-- START --

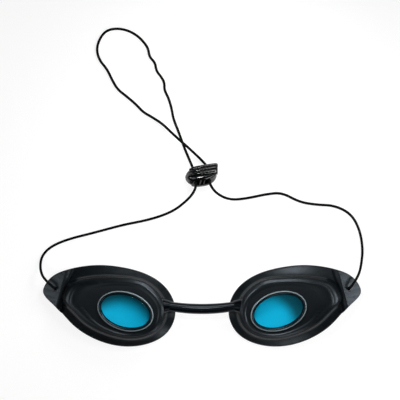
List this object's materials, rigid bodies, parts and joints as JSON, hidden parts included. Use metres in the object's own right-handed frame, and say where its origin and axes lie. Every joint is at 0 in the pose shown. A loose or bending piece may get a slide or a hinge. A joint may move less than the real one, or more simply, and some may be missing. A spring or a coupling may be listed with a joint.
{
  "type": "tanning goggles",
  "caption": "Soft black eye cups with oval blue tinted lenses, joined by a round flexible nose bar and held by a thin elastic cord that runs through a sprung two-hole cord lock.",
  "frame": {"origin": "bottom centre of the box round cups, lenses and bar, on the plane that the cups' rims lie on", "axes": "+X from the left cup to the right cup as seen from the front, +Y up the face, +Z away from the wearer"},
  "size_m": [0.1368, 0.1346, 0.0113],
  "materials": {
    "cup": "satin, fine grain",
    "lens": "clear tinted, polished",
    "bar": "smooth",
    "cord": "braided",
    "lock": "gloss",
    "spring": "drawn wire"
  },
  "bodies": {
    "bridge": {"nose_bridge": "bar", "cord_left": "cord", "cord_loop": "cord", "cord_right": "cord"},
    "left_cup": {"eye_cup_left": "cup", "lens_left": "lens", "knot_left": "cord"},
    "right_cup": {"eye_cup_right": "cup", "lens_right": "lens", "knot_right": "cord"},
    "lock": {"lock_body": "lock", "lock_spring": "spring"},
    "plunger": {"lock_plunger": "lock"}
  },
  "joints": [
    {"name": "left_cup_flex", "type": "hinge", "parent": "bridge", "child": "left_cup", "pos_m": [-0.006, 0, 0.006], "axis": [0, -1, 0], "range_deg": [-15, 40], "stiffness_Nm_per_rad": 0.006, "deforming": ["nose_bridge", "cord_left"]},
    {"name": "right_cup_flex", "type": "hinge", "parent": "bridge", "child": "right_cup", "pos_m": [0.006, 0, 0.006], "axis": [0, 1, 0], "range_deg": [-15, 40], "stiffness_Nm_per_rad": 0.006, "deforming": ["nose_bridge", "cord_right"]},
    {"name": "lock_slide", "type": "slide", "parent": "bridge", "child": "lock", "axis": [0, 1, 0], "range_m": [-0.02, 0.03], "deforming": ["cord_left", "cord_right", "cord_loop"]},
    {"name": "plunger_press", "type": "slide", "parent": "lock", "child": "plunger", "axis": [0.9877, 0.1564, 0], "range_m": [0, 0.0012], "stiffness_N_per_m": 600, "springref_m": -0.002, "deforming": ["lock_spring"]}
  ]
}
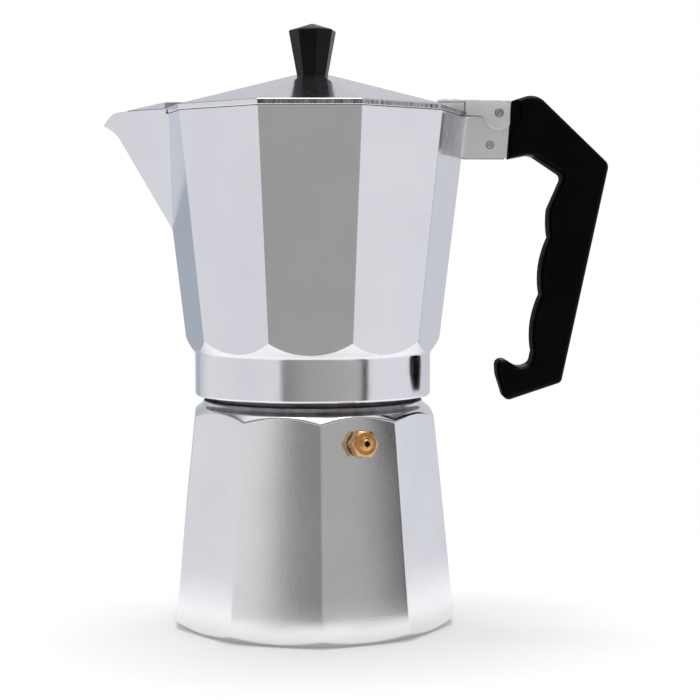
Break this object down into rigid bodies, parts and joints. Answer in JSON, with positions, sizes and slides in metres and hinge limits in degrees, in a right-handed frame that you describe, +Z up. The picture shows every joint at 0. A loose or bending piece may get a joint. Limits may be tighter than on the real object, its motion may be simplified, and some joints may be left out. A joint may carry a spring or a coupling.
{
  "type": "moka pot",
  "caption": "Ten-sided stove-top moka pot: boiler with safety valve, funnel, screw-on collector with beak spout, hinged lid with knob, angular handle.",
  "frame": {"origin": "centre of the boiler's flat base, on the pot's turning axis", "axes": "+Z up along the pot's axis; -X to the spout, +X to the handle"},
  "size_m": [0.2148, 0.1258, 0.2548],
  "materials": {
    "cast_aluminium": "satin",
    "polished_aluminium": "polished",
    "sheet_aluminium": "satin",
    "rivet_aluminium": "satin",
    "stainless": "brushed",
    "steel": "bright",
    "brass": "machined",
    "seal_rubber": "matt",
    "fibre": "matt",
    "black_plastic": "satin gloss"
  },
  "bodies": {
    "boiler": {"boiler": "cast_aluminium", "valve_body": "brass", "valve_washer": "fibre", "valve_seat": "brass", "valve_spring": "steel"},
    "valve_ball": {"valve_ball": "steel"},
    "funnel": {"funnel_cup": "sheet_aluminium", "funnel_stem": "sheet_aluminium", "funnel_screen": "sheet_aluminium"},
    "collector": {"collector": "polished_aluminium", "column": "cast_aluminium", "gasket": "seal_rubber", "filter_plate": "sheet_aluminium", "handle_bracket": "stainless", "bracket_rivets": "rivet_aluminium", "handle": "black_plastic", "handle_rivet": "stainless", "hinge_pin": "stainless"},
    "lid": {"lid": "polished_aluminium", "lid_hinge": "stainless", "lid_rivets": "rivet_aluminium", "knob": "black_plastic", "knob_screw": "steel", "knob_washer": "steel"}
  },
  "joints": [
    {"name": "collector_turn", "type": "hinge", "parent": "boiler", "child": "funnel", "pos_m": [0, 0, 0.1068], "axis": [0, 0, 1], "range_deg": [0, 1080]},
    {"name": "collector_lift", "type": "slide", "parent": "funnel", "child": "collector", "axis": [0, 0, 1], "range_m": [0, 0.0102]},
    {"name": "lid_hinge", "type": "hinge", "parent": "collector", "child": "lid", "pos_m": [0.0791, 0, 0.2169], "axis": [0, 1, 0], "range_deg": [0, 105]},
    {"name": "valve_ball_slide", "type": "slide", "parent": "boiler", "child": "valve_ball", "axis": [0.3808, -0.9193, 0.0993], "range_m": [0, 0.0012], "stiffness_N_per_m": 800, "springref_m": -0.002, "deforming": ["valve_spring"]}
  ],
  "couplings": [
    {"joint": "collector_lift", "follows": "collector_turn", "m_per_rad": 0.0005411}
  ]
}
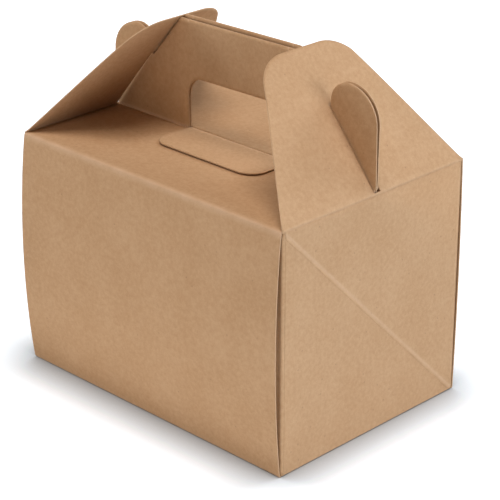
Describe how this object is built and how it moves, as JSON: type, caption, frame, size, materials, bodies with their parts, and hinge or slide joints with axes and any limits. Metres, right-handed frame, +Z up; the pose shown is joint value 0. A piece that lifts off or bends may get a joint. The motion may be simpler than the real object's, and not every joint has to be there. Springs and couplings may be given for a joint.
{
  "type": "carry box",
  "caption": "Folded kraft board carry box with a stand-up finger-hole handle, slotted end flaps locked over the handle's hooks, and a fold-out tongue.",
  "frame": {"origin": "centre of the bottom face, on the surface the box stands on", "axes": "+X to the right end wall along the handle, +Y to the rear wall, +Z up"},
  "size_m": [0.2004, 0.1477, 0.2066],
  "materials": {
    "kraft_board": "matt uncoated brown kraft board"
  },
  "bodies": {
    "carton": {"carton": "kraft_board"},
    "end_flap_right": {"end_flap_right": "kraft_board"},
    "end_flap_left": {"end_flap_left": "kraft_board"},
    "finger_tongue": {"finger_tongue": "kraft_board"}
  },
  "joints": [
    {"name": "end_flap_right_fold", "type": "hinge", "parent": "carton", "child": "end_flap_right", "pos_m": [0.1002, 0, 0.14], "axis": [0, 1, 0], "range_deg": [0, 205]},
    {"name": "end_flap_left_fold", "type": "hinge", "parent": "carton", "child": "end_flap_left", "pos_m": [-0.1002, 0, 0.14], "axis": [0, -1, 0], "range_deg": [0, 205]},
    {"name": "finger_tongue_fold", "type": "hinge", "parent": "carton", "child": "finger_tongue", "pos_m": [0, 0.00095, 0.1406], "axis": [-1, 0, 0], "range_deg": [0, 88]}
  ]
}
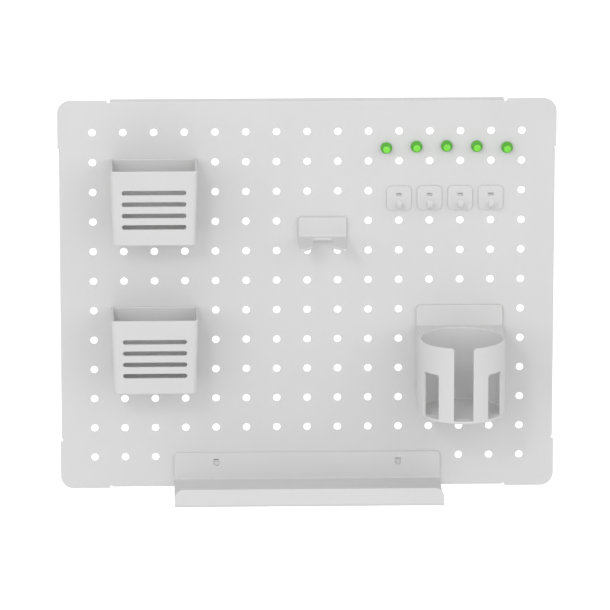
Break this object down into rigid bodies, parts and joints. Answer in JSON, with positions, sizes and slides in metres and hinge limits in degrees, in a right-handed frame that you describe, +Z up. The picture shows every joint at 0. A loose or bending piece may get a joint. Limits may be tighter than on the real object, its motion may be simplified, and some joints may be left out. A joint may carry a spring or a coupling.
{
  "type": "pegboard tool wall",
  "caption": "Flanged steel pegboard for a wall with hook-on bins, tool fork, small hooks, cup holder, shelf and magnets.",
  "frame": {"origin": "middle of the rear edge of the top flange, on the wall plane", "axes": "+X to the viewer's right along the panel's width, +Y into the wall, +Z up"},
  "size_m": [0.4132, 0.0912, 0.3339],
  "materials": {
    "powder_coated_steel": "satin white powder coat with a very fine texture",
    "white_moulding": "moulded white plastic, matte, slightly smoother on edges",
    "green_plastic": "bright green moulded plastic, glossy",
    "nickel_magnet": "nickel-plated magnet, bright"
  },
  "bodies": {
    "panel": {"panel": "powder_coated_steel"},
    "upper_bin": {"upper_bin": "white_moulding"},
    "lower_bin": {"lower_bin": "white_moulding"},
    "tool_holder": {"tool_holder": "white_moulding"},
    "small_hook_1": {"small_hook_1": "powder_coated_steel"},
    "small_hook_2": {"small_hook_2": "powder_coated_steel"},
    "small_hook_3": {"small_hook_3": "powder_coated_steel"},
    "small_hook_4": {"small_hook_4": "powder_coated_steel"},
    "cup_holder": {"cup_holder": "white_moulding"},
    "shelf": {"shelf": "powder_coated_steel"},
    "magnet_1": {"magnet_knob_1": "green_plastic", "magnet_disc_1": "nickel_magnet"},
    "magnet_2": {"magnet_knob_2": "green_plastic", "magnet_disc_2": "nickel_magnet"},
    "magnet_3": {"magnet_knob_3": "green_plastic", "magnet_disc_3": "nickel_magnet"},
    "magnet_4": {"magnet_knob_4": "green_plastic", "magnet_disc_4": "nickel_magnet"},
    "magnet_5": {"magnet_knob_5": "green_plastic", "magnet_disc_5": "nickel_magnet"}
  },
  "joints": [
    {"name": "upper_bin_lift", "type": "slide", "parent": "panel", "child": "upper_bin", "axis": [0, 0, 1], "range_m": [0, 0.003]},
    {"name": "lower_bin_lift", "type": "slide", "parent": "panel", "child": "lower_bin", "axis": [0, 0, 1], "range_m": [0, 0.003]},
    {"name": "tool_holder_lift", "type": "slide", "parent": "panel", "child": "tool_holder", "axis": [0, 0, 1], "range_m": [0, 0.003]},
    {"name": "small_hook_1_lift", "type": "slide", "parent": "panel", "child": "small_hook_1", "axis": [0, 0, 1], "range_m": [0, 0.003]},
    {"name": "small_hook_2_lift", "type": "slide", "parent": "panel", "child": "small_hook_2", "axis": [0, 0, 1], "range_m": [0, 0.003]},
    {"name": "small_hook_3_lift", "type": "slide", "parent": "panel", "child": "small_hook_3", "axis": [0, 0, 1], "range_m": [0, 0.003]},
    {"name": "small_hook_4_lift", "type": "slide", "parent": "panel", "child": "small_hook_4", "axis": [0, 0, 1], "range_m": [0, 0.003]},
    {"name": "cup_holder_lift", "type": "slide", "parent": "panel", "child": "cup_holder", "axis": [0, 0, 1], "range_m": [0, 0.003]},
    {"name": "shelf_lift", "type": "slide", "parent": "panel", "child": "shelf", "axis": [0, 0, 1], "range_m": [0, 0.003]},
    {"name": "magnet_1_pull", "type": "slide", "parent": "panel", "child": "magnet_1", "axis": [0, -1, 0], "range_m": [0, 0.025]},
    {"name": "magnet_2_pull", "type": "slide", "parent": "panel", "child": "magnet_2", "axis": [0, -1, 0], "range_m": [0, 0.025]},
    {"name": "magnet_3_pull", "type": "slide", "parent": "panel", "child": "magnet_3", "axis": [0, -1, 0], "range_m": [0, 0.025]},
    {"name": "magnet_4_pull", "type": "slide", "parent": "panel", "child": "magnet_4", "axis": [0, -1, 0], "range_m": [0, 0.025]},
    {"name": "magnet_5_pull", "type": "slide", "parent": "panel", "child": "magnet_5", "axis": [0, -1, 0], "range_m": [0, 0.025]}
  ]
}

-- END --

Exercise objective -> State how many lines include the string "frame", and nothing more.

Result below -> 8